While the debate was “robust”, as Attorney General Samuel Bulgin described it, there was no middle ground achieved to give effect to the Court of Appeal ruling in the Chantelle Day and Vickie Bodden Bush case.

Day, a Caymanian, and Bodden Bush, who has Caymanian roots, challenged the constitutionality of the Marriage Law as they sought the right to marry in the Cayman Islands.

Chief Justice Anthony Smellie ruled in their favour and changed the definition of marriage to state “marriage means the union between two people as one another’s spouses”.

This change legalised same-sex marriages in the Cayman Islands; however, the government challenged the ruling on the grounds that Smellie was wrong to legislate from the court bench and should have sent the issue back to the Legislative Assembly to remedy the constitutional breach identified in the case.

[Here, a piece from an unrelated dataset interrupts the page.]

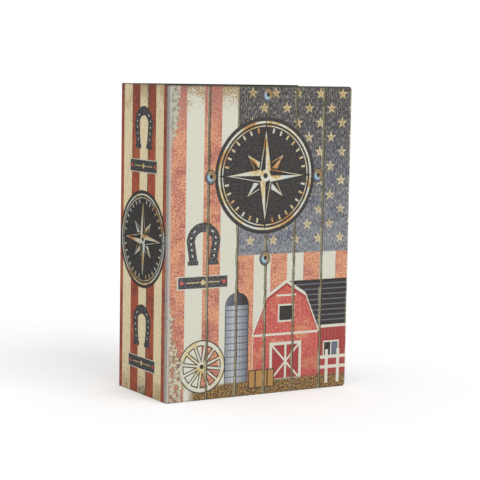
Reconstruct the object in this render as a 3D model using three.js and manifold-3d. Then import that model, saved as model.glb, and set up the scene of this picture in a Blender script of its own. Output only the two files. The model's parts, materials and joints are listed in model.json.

McLaughlin, in his contribution ending the debate on the bill, said from an administrative standpoint the chief justice’s approach in his ruling was “genius” when he wrote the eight words to put all marriages on an equal footing, as it averted the need to make further changes to multiple pieces of law.

“It flies in the face of the Constitution,” he said, but “it was genius”.

The Court of Appeal overturned Smellie’s ruling. However, the court pointed out that by failing to provide rights “equivalent to marriage” for same-sex couples, lawmakers in Cayman were in breach of the islands’ own Bill of Rights and the European Convention on Human Rights.

Prior to taking legal action, Day and Bodden Bush wrote on several occasions to McLaughlin and then-Governor Helen Kilpatrick in the hope of finding a political solution to the situation. However, with none in sight, they sought redress in the courts.

The couple has since filed an appeal to the Privy Council challenging the Court of Appeal ruling. That case is pending.